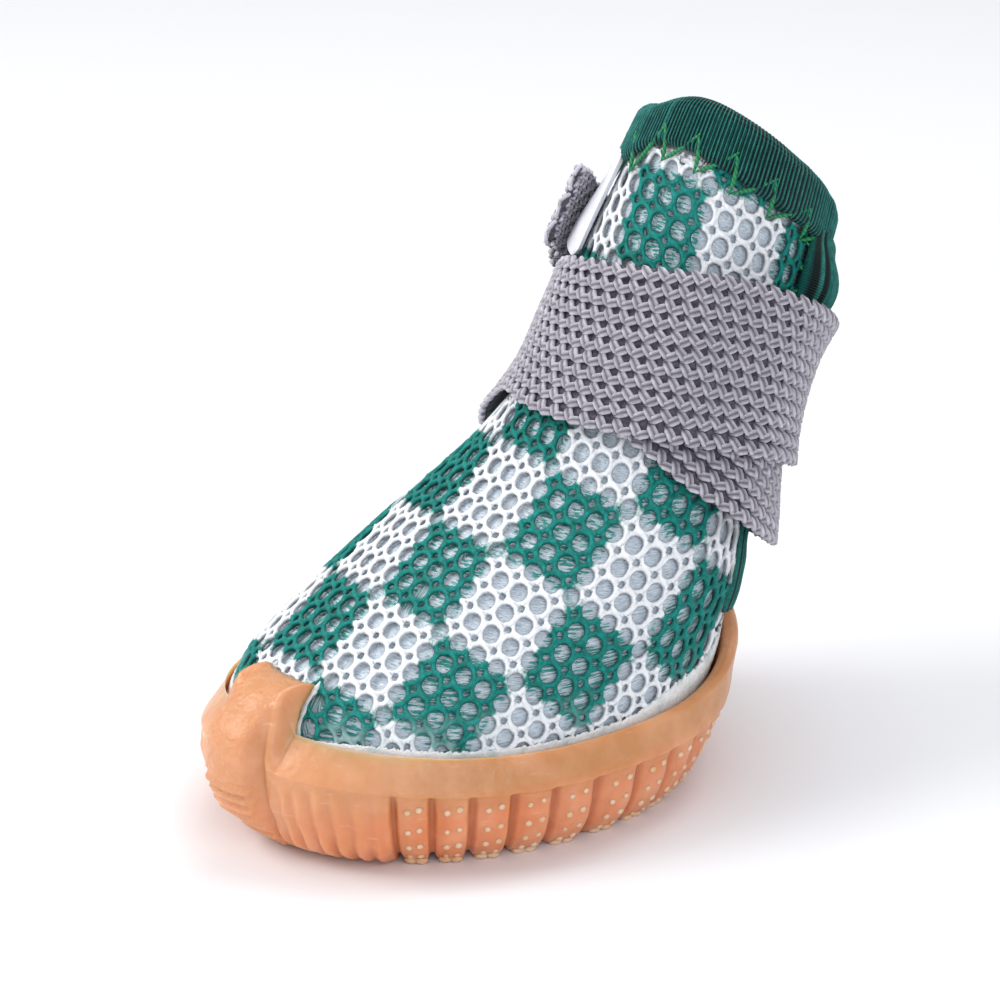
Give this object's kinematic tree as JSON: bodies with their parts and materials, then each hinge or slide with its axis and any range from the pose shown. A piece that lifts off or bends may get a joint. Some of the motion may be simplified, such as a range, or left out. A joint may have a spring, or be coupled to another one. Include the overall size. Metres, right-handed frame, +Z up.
{
  "type": "dog boot",
  "caption": "Dog boot with a moulded rubber cup sole, a hollow air-mesh upper, a rib-knit collar and a wound elastic strap.",
  "frame": {"origin": "bottom centre of the boot's box, on the floor under the middle of its length and width", "axes": "+Z up, -Y towards the toe, +X towards the boot's left side"},
  "size_m": [0.0456, 0.0803, 0.0691],
  "materials": {
    "gum_rubber": "satin translucent gum",
    "air_mesh": "teal and white checked air mesh",
    "foam_insole": "matt knit-faced foam",
    "rib_knit": "dark green rib knit",
    "braided_elastic": "grey-lilac braided elastic",
    "smooth_tape": "pale lilac smooth tape"
  },
  "bodies": {
    "root": {"outsole": "gum_rubber", "upper": "air_mesh", "insole": "foam_insole", "collar_binding": "rib_knit", "strap": "braided_elastic", "hook_tape": "smooth_tape"}
  },
  "joints": []
}
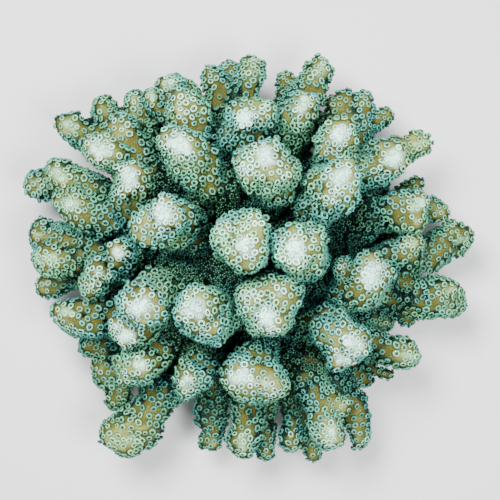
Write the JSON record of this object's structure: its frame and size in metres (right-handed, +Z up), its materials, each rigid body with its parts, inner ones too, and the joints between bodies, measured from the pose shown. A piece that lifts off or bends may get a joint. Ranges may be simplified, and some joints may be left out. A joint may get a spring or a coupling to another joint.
{
  "type": "branching coral colony",
  "caption": "Dome-shaped branching coral colony with stout blunt fingers covered in small ring polyps, cut flat to stand on a shelf or reef model.",
  "frame": {"origin": "centre of the flat cut under the colony", "axes": "+Z up from the cut towards the crown; +X and +Y are right and top of the view from above"},
  "size_m": [0.1269, 0.1156, 0.0779],
  "materials": {
    "living_tissue": "satin",
    "bare_limestone": "matte"
  },
  "bodies": {
    "root": {"cut_base": "bare_limestone", "crown_limb_centre": "living_tissue", "crown_limb_east": "living_tissue", "crown_limb_far_east": "living_tissue", "crown_limb_far_west": "living_tissue", "crown_limb_north": "living_tissue", "crown_limb_northeast": "living_tissue", "crown_limb_northwest": "living_tissue", "crown_limb_south": "living_tissue", "crown_limb_southeast": "living_tissue", "crown_limb_southwest": "living_tissue", "crown_limb_west": "living_tissue", "rim_limb_east": "living_tissue", "rim_limb_east_southeast": "living_tissue", "rim_limb_north": "living_tissue", "rim_limb_north_northeast": "living_tissue", "rim_limb_north_northwest": "living_tissue", "rim_limb_northeast": "living_tissue", "rim_limb_northwest": "living_tissue", "rim_limb_south": "living_tissue", "rim_limb_south_southeast": "living_tissue", "rim_limb_south_southwest": "living_tissue", "rim_limb_southeast": "living_tissue", "rim_limb_southwest": "living_tissue", "rim_limb_west": "living_tissue", "rim_limb_west_northwest": "living_tissue"}
  },
  "joints": []
}
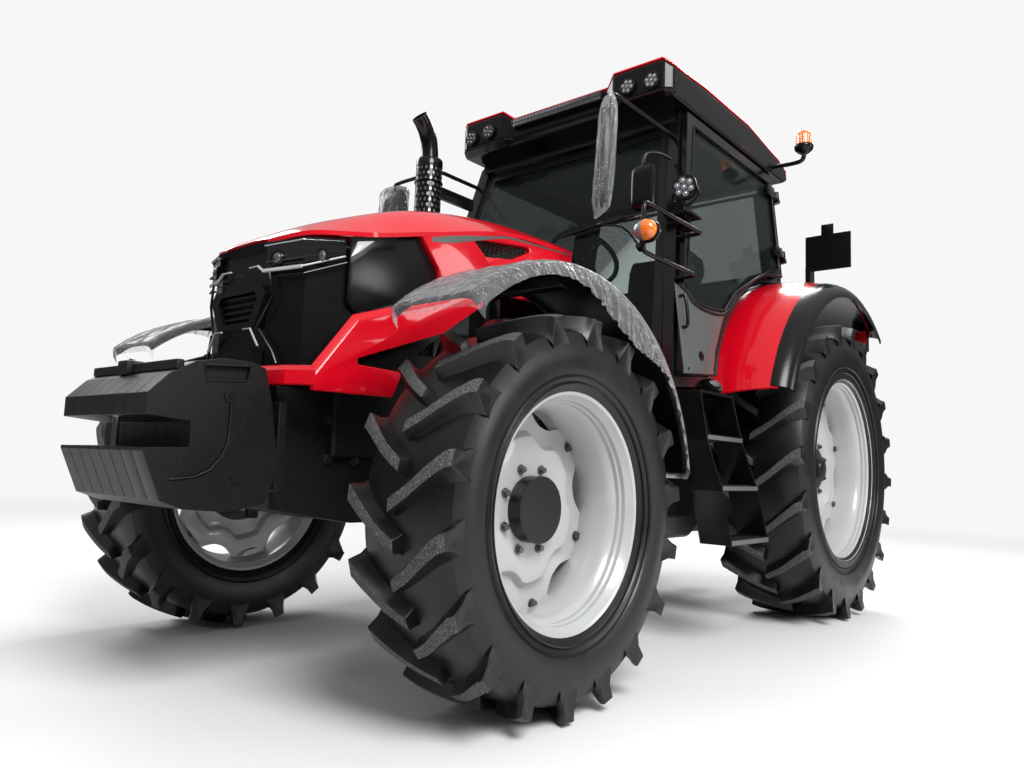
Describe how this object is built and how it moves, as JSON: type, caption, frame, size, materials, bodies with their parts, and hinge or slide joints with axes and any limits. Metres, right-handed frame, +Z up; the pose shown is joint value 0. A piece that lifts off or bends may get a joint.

__What the task asks__.
Extract each entry in full, exactly as given.

__Task response__.
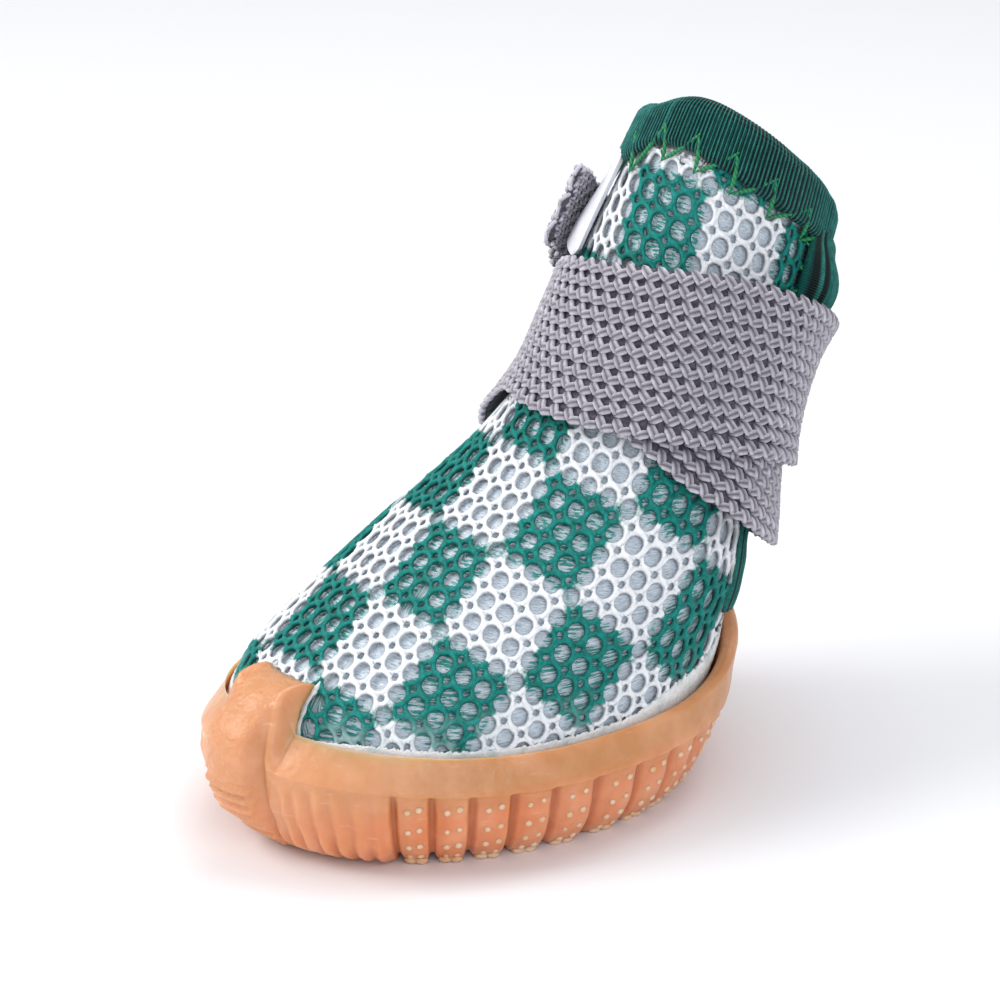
Give this object's kinematic tree as JSON: bodies with their parts and materials, then each hinge or slide with its axis and any range from the pose shown. A piece that lifts off or bends may get a joint. Some of the motion may be simplified, such as a range, or left out. A joint may have a spring, or be coupled to another one. Include the overall size. Metres, right-handed frame, +Z up.
{
  "type": "dog boot",
  "caption": "Dog boot with a moulded rubber cup sole, a hollow air-mesh upper, a rib-knit collar and a wound elastic strap.",
  "frame": {"origin": "bottom centre of the boot's box, on the floor under the middle of its length and width", "axes": "+Z up, -Y towards the toe, +X towards the boot's left side"},
  "size_m": [0.0456, 0.0803, 0.0691],
  "materials": {
    "gum_rubber": "satin translucent gum",
    "air_mesh": "teal and white checked air mesh",
    "foam_insole": "matt knit-faced foam",
    "rib_knit": "dark green rib knit",
    "braided_elastic": "grey-lilac braided elastic",
    "smooth_tape": "pale lilac smooth tape"
  },
  "bodies": {
    "root": {"outsole": "gum_rubber", "upper": "air_mesh", "insole": "foam_insole", "collar_binding": "rib_knit", "strap": "braided_elastic", "hook_tape": "smooth_tape"}
  },
  "joints": []
}
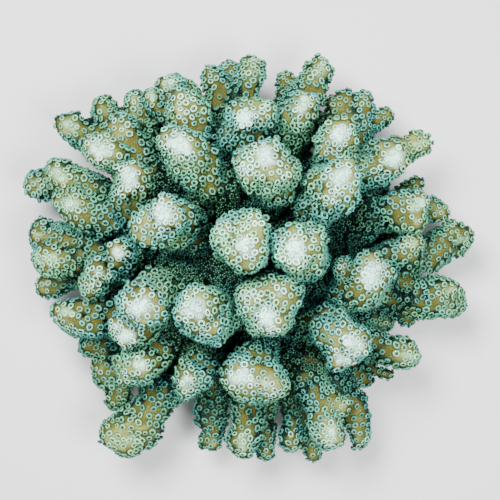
Write the JSON record of this object's structure: its frame and size in metres (right-handed, +Z up), its materials, each rigid body with its parts, inner ones too, and the joints between bodies, measured from the pose shown. A piece that lifts off or bends may get a joint. Ranges may be simplified, and some joints may be left out. A joint may get a spring or a coupling to another joint.
{
  "type": "branching coral colony",
  "caption": "Dome-shaped branching coral colony with stout blunt fingers covered in small ring polyps, cut flat to stand on a shelf or reef model.",
  "frame": {"origin": "centre of the flat cut under the colony", "axes": "+Z up from the cut towards the crown; +X and +Y are right and top of the view from above"},
  "size_m": [0.1269, 0.1156, 0.0779],
  "materials": {
    "living_tissue": "satin",
    "bare_limestone": "matte"
  },
  "bodies": {
    "root": {"cut_base": "bare_limestone", "crown_limb_centre": "living_tissue", "crown_limb_east": "living_tissue", "crown_limb_far_east": "living_tissue", "crown_limb_far_west": "living_tissue", "crown_limb_north": "living_tissue", "crown_limb_northeast": "living_tissue", "crown_limb_northwest": "living_tissue", "crown_limb_south": "living_tissue", "crown_limb_southeast": "living_tissue", "crown_limb_southwest": "living_tissue", "crown_limb_west": "living_tissue", "rim_limb_east": "living_tissue", "rim_limb_east_southeast": "living_tissue", "rim_limb_north": "living_tissue", "rim_limb_north_northeast": "living_tissue", "rim_limb_north_northwest": "living_tissue", "rim_limb_northeast": "living_tissue", "rim_limb_northwest": "living_tissue", "rim_limb_south": "living_tissue", "rim_limb_south_southeast": "living_tissue", "rim_limb_south_southwest": "living_tissue", "rim_limb_southeast": "living_tissue", "rim_limb_southwest": "living_tissue", "rim_limb_west": "living_tissue", "rim_limb_west_northwest": "living_tissue"}
  },
  "joints": []
}
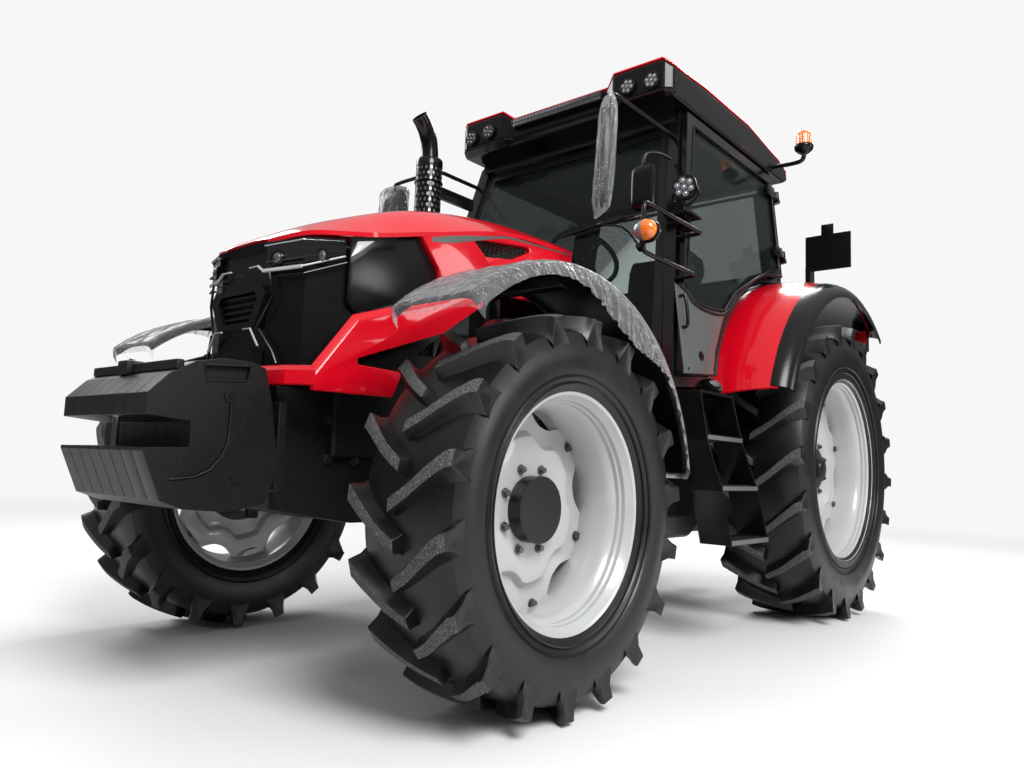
Describe how this object is built and how it moves, as JSON: type, caption, frame, size, materials, bodies with their parts, and hinge or slide joints with axes and any limits. Metres, right-handed frame, +Z up; the pose shown is joint value 0. A piece that lifts off or bends may get a joint.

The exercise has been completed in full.